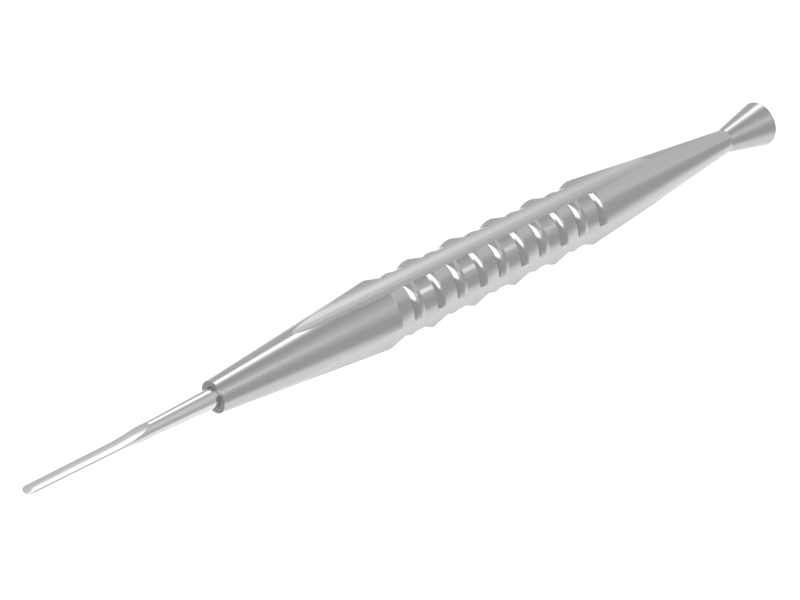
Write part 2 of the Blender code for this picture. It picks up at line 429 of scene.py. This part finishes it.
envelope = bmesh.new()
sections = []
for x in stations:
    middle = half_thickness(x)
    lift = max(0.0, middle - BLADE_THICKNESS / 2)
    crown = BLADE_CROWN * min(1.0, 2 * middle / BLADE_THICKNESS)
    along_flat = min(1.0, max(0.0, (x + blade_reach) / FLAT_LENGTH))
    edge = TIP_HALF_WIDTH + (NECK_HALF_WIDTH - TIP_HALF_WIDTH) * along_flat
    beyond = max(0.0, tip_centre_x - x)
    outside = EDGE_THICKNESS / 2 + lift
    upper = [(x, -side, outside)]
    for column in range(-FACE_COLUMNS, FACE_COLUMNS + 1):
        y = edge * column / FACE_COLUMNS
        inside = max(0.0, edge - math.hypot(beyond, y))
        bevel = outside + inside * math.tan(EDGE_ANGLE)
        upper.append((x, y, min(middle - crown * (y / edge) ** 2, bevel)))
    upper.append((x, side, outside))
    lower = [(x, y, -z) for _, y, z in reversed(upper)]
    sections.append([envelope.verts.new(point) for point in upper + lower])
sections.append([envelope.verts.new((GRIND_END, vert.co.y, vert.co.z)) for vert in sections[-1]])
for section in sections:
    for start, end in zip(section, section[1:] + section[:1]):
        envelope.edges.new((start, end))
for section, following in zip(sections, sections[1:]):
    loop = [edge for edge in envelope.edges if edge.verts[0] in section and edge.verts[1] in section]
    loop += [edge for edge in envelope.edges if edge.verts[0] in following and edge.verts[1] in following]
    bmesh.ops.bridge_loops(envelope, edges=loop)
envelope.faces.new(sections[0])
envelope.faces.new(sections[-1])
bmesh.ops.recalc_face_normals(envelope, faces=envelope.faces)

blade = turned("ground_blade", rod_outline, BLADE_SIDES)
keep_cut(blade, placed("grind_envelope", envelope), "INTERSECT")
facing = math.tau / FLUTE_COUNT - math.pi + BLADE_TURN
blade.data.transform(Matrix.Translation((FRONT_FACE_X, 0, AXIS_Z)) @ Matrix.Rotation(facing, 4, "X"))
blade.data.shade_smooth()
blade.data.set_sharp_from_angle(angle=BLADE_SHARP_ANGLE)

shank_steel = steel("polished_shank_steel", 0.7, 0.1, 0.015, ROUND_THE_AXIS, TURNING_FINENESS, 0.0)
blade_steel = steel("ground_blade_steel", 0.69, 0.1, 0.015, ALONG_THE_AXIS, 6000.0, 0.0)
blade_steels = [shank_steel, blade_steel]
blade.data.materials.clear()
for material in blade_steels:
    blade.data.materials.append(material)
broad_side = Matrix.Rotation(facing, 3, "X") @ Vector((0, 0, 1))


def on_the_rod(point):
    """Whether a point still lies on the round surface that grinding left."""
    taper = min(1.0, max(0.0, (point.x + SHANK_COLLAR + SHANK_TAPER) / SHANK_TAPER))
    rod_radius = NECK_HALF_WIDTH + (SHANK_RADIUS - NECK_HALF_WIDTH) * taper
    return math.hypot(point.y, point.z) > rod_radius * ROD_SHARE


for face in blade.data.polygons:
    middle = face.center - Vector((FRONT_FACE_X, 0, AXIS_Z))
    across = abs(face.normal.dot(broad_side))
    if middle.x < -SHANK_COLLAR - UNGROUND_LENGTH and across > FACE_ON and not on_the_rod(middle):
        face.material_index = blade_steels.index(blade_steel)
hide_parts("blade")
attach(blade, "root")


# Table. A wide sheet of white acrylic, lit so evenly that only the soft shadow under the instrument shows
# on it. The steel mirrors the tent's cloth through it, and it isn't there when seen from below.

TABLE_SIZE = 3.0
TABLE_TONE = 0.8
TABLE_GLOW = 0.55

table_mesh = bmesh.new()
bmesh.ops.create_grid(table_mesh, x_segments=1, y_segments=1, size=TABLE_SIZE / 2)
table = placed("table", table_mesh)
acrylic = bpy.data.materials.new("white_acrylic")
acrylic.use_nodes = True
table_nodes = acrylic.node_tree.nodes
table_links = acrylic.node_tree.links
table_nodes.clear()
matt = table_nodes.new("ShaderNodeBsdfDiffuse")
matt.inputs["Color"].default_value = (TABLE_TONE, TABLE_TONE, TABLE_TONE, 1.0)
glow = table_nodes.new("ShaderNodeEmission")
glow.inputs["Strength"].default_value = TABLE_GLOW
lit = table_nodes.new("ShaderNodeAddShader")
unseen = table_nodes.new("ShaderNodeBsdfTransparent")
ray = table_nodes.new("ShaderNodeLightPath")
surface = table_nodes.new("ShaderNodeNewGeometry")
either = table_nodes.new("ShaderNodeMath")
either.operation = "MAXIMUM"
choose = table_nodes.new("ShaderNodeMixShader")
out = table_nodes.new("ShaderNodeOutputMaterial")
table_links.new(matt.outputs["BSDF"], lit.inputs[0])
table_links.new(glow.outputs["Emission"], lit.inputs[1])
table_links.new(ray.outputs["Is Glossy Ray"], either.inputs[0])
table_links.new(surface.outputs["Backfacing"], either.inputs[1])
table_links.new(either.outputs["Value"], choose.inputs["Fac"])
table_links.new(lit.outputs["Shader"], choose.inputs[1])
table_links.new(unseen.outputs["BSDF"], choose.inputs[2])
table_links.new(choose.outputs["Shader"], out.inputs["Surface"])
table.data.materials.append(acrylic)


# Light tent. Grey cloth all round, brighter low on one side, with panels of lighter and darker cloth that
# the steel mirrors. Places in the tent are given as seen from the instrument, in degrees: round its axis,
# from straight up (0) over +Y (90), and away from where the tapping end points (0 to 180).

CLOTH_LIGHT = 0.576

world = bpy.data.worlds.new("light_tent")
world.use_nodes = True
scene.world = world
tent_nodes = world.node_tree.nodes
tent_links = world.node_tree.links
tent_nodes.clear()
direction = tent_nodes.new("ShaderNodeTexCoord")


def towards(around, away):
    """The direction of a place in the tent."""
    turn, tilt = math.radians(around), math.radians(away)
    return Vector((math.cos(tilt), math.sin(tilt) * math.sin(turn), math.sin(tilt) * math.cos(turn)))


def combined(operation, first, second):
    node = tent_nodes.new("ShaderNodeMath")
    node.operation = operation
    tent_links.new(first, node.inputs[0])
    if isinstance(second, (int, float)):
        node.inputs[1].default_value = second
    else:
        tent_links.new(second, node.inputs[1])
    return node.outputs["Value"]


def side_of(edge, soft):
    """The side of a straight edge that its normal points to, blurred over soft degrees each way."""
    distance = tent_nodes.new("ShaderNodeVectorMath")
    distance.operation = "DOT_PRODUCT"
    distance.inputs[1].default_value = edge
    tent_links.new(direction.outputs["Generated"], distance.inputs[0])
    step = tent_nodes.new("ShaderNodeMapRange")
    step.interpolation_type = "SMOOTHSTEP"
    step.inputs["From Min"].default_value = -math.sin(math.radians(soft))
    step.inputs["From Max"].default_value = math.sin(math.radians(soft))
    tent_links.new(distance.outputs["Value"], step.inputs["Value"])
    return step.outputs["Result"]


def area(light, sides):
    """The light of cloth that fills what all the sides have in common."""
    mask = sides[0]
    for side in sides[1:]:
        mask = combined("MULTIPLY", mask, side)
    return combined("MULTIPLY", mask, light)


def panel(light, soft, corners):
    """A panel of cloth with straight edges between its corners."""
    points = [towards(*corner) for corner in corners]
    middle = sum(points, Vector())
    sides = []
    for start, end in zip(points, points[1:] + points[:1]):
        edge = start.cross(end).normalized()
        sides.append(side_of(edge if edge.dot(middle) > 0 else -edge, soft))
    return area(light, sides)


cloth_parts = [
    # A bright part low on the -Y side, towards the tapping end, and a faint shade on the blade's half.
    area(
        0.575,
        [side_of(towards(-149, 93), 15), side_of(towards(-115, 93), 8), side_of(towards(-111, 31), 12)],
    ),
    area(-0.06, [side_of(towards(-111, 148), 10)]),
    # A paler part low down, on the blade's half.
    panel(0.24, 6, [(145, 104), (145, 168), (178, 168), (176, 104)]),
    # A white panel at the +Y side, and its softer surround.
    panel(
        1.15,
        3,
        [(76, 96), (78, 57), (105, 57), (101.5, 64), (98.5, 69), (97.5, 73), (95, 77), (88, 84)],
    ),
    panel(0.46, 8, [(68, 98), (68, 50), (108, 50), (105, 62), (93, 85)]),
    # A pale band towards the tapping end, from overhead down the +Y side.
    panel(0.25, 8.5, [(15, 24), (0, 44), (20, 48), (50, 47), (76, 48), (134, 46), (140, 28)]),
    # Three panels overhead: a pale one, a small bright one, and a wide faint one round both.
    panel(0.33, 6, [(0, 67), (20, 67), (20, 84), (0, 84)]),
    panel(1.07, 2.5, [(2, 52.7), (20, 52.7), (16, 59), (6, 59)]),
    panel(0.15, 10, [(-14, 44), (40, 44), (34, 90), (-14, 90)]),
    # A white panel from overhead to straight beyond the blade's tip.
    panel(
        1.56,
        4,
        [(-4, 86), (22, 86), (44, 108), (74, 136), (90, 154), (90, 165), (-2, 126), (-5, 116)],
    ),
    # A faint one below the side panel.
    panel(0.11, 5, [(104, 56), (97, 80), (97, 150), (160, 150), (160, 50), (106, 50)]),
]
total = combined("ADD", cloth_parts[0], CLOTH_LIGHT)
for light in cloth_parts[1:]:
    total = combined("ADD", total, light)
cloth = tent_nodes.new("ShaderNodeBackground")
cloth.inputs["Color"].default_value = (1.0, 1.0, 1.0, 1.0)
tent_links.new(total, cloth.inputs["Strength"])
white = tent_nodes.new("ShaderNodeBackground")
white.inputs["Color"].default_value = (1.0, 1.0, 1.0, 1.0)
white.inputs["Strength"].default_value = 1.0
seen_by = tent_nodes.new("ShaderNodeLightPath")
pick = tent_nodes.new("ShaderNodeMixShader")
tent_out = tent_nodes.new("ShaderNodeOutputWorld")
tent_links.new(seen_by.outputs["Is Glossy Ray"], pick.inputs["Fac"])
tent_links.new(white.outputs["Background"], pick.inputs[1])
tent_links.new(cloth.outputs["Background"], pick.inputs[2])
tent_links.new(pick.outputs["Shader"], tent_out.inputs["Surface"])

····················

Your answer should be one number: how many lines of the listing include the word "scene".

2